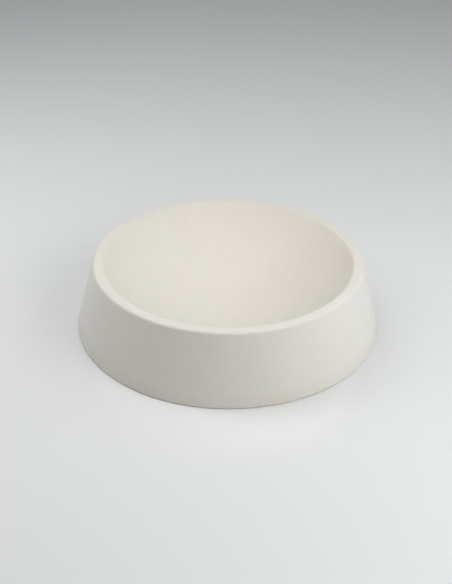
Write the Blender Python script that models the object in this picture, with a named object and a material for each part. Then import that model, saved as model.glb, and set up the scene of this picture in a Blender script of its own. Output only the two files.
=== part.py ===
"""A round plaster slump mould: a low, solid frustum with a smooth dish in its top.

The mould is cast in a single pour and has no joint anywhere, so it is one solid. It stands on its
wide end. A slab of soft clay is pressed into the dish, and its edge is trimmed off flush on the rim land.

Frame: origin at the centre of the base, +Z up through the middle of the dish. All lengths are metres.
"""

import math

import bpy

# Driving dimensions of the body. Each diameter is taken where two faces would meet if their edge
# weren't eased.
FOOT_DIAMETER = 0.308
RIM_DIAMETER = 0.270
DISH_DIAMETER = 0.250
HEIGHT = 0.071
DISH_DEPTH = 0.052

# The radius that each edge is eased to.
DISH_EDGE_RADIUS = 0.0030  # worn soft by the trimming knife
RIM_EDGE_RADIUS = 0.0025  # rubbed down, so that it doesn't chip into the clay
FOOT_EDGE_RADIUS = 0.0012

# How finely the round surfaces are divided.
TURN_STEPS = 128
DISH_STEPS = 18
EDGE_SEGMENTS = 4
MERGE_DISTANCE = 0.00001
SMOOTH_BELOW = math.radians(30)

# Bone-dry pottery plaster: chalky, matt and slightly cream.
PLASTER_COLOUR = (0.74, 0.72, 0.67, 1.0)
PLASTER_ROUGHNESS = 0.9


def dish_point(share):
    """A point on the dish's arc as (radius, height). The share is 0 on the axis and 1 at the mouth."""
    mouth = DISH_DIAMETER / 2
    sphere = (mouth**2 + DISH_DEPTH**2) / (2 * DISH_DEPTH)
    angle = share * math.asin(mouth / sphere)
    return sphere * math.sin(angle), HEIGHT - DISH_DEPTH + sphere * (1 - math.cos(angle))


def body_profile():
    """The half section as (radius, height) points, and the radius that each sharp corner is eased to.

    It runs from the middle of the dish up to its mouth, over the rim land, down the outside wall and
    back under the base to the axis.
    """
    points = [dish_point(step / DISH_STEPS) for step in range(DISH_STEPS + 1)]
    dish_edge = len(points) - 1
    points.append((RIM_DIAMETER / 2, HEIGHT))
    rim_edge = len(points) - 1
    points.append((FOOT_DIAMETER / 2, 0.0))
    foot_edge = len(points) - 1
    points.append((0.0, 0.0))
    return points, {dish_edge: DISH_EDGE_RADIUS, rim_edge: RIM_EDGE_RADIUS, foot_edge: FOOT_EDGE_RADIUS}


def turn_at(points, corner):
    """The angle that the profile turns through at one of its corners."""
    (r0, z0), (r1, z1), (r2, z2) = points[corner - 1 : corner + 2]
    turn = math.atan2(z1 - z0, r1 - r0) - math.atan2(z2 - z1, r2 - r1)
    return abs((turn + math.pi) % (2 * math.pi) - math.pi)


def add_turn(turned):
    """Turns the object's profile into a closed body about +Z."""
    screw = turned.modifiers.new("turn", "SCREW")
    screw.axis = "Z"
    screw.angle = 2 * math.pi
    screw.steps = TURN_STEPS
    screw.render_steps = TURN_STEPS
    screw.use_merge_vertices = True
    screw.merge_threshold = MERGE_DISTANCE


def add_eased_edge(turned, corner, radius, turn):
    """Rounds the circular edge that one corner of the profile sweeps out."""
    group = turned.vertex_groups.new(name=f"corner_{corner}")
    group.add([corner], 1.0, "REPLACE")
    bevel = turned.modifiers.new(group.name, "BEVEL")
    bevel.limit_method = "VGROUP"
    bevel.vertex_group = group.name
    bevel.offset_type = "OFFSET"
    bevel.width = radius * math.tan(turn / 2)
    bevel.segments = EDGE_SEGMENTS
    bevel.use_clamp_overlap = False


def bake_modifiers(turned):
    """Swaps the object's profile for the finished mesh, shaded smooth except across true edges."""
    evaluated = turned.evaluated_get(bpy.context.evaluated_depsgraph_get())
    mesh = bpy.data.meshes.new_from_object(evaluated)
    turned.modifiers.clear()
    turned.vertex_groups.clear()
    turned.data = mesh
    mesh.name = turned.name
    mesh.shade_smooth()
    mesh.set_sharp_from_angle(angle=SMOOTH_BELOW)


def plaster():
    material = bpy.data.materials.new("plaster")
    material.use_nodes = True
    shader = material.node_tree.nodes["Principled BSDF"]
    shader.inputs["Base Color"].default_value = PLASTER_COLOUR
    shader.inputs["Roughness"].default_value = PLASTER_ROUGHNESS
    shader.inputs["Metallic"].default_value = 0.0
    return material


def make_mold_body():
    """The mould itself: one casting, with its dish, rim land, wall and foot."""
    points, eased_corners = body_profile()
    mesh = bpy.data.meshes.new("profile")
    mesh.from_pydata([(r, 0.0, z) for r, z in points], [(i, i + 1) for i in range(len(points) - 1)], [])
    body = bpy.data.objects.new("mold_body", mesh)
    bpy.context.scene.collection.objects.link(body)
    add_turn(body)
    for corner, radius in eased_corners.items():
        add_eased_edge(body, corner, radius, turn_at(points, corner))
    bake_modifiers(body)
    body.data.materials.append(plaster())


def clear_scene():
    for old in list(bpy.data.objects):
        bpy.data.objects.remove(old)


clear_scene()
make_mold_body()
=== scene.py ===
import math
import random
from dataclasses import dataclass

import bmesh
import bpy
import numpy as np
from mathutils import Matrix, Vector, noise


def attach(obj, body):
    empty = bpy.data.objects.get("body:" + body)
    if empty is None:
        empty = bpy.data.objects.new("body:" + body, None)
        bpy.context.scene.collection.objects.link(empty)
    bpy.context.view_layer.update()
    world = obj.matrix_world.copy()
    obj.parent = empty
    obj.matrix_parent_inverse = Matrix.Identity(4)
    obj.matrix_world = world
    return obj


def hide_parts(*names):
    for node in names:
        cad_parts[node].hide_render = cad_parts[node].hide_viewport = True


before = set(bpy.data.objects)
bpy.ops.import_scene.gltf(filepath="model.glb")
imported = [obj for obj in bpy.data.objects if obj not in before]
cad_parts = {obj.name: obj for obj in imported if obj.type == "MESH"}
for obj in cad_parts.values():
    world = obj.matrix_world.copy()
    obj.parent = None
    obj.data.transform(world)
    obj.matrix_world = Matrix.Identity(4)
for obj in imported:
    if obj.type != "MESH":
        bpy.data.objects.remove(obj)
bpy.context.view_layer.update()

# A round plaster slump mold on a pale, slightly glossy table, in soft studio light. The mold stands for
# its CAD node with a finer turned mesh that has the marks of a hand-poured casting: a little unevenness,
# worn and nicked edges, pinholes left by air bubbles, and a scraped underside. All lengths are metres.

NODE = "mold_body"
ON_PLANE = 0.00001  # how near a plane a CAD vertex must be to count as on it

# The turned mesh.
RING_POINTS = 384  # round the widest rings; smaller rings have half as many, and half again
WIDE_RING = 0.090  # the radius above which a ring has them all
FEWEST_POINTS = 6  # round the smallest ring
STEP = 0.0022  # between rings on the open surfaces
EDGE_STEPS = 6  # across each eased edge
CELLS_PER_PIT = 3  # the cells across the radius of a pinhole or nick, at least
FINEST_CELL = 0.00016  # cells this small are never split

# Unevenness of the casting, as the most that it moves the surface, and how far apart its swells are.
SWELL_HEIGHT, SWELL_LENGTH = 0.00022, 0.070
RIPPLE_HEIGHT, RIPPLE_LENGTH = 0.00005, 0.014
EDGE_WEAR, EDGE_WEAR_LENGTH = 0.00028, 0.011
EDGE_NEAR, EDGE_FAR = 0.0006, 0.0024  # from a corner, where its wear starts to fade and where it ends
LEAST_WEAR = 0.25  # of EDGE_WEAR, where an edge is worn least
SCRAPE_HEIGHT, SCRAPE_LENGTH = 0.00025, 0.016
SCRAPE_STRETCH, SCRAPE_SKEW = 0.12, 0.02  # the underside's scrapes run almost along X
UNDER_BLEND = 0.0004  # how far up the foot's rounding the scrapes fade out
NOISE_GAIN = 1.6  # brings the noise up to about -1 to 1
NOISE_APART = Vector((7.3, 3.1, 1.7))  # between the noise of one seed and the next


@dataclass
class Batch:
    """How many pits of one sort there are, their radii, and their depth as a share of their radius."""

    count: int
    smallest: float
    largest: float
    shallow: float = 0.5
    deep: float = 0.9


DISH_PITS = Batch(8, 0.00030, 0.00055)
WALL_PITS = Batch(44, 0.00030, 0.00085)
LAND_PITS = Batch(6, 0.00025, 0.00045)
UNDER_PITS = Batch(46, 0.00050, 0.00180)
RIM_NICKS = Batch(6, 0.00150, 0.00240, 0.30, 0.38)
FOOT_NICKS = Batch(12, 0.00150, 0.00260, 0.20, 0.34)
PIT_SEED = 11
PIT_FLOOR = 0.35  # of a pit's radius, where its sides begin

# Where the pits can be, as shares of the mouth's radius, the wall's height, the land's width and the
# foot's radius.
DISH_REACH, UNDER_REACH = 0.92, 0.96
WALL_FROM, WALL_TO = 0.08, 0.92
LAND_FROM, LAND_TO = 0.3, 0.7

PLAIN_PINHOLES = ((0.0337, 0.0151, 0.0012), (0.0165, -0.0072, 0.0012))  # x, y and radius, in the dish
PLAIN_DEPTH = 0.7  # of their radius

# Camera.
CAMERA_ELEVATION = math.radians(31.56)
CAMERA_DISTANCE = 1.071  # from the point it looks at
CAMERA_TARGET = Vector((-0.0019, 0.0, 0.0312))
CAMERA_ROLL = math.radians(0.53)
CAMERA_LENS, SENSOR_HEIGHT = 64.7, 36  # mm


@dataclass
class Section:
    """The mold's half section, with each corner given as if its edge weren't eased."""

    height: float
    mouth: float  # radius of the dish where it meets the rim plane
    depth: float
    sphere: float  # radius of the sphere that the dish is part of
    rim: float  # radius of the wall where it meets the rim plane
    foot: float  # radius of the wall where it meets the table
    mouth_setback: float  # how far from each corner its rounding begins
    rim_setback: float
    foot_setback: float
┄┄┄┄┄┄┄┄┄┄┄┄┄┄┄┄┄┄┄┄
_AIM_
Quote the listing above from its first line to the line with "corner is eased to.", inclusive, and add nothing.

_RESPONSE TO THE EXERCISE_
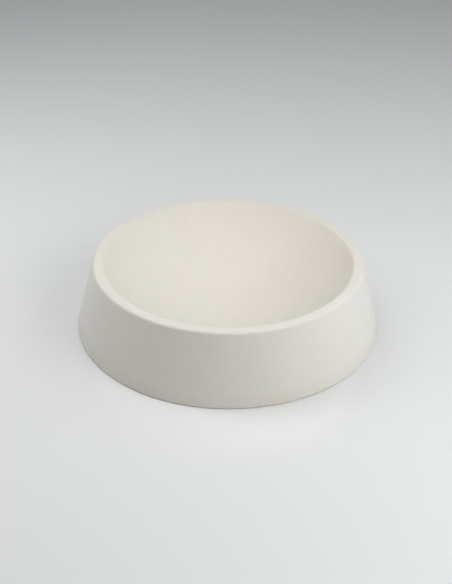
Write the Blender Python script that models the object in this picture, with a named object and a material for each part. Then import that model, saved as model.glb, and set up the scene of this picture in a Blender script of its own. Output only the two files.
=== part.py ===
"""A round plaster slump mould: a low, solid frustum with a smooth dish in its top.

The mould is cast in a single pour and has no joint anywhere, so it is one solid. It stands on its
wide end. A slab of soft clay is pressed into the dish, and its edge is trimmed off flush on the rim land.

Frame: origin at the centre of the base, +Z up through the middle of the dish. All lengths are metres.
"""

import math

import bpy

# Driving dimensions of the body. Each diameter is taken where two faces would meet if their edge
# weren't eased.
FOOT_DIAMETER = 0.308
RIM_DIAMETER = 0.270
DISH_DIAMETER = 0.250
HEIGHT = 0.071
DISH_DEPTH = 0.052

# The radius that each edge is eased to.
DISH_EDGE_RADIUS = 0.0030  # worn soft by the trimming knife
RIM_EDGE_RADIUS = 0.0025  # rubbed down, so that it doesn't chip into the clay
FOOT_EDGE_RADIUS = 0.0012

# How finely the round surfaces are divided.
TURN_STEPS = 128
DISH_STEPS = 18
EDGE_SEGMENTS = 4
MERGE_DISTANCE = 0.00001
SMOOTH_BELOW = math.radians(30)

# Bone-dry pottery plaster: chalky, matt and slightly cream.
PLASTER_COLOUR = (0.74, 0.72, 0.67, 1.0)
PLASTER_ROUGHNESS = 0.9


def dish_point(share):
    """A point on the dish's arc as (radius, height). The share is 0 on the axis and 1 at the mouth."""
    mouth = DISH_DIAMETER / 2
    sphere = (mouth**2 + DISH_DEPTH**2) / (2 * DISH_DEPTH)
    angle = share * math.asin(mouth / sphere)
    return sphere * math.sin(angle), HEIGHT - DISH_DEPTH + sphere * (1 - math.cos(angle))


def body_profile():
    """The half section as (radius, height) points, and the radius that each sharp corner is eased to.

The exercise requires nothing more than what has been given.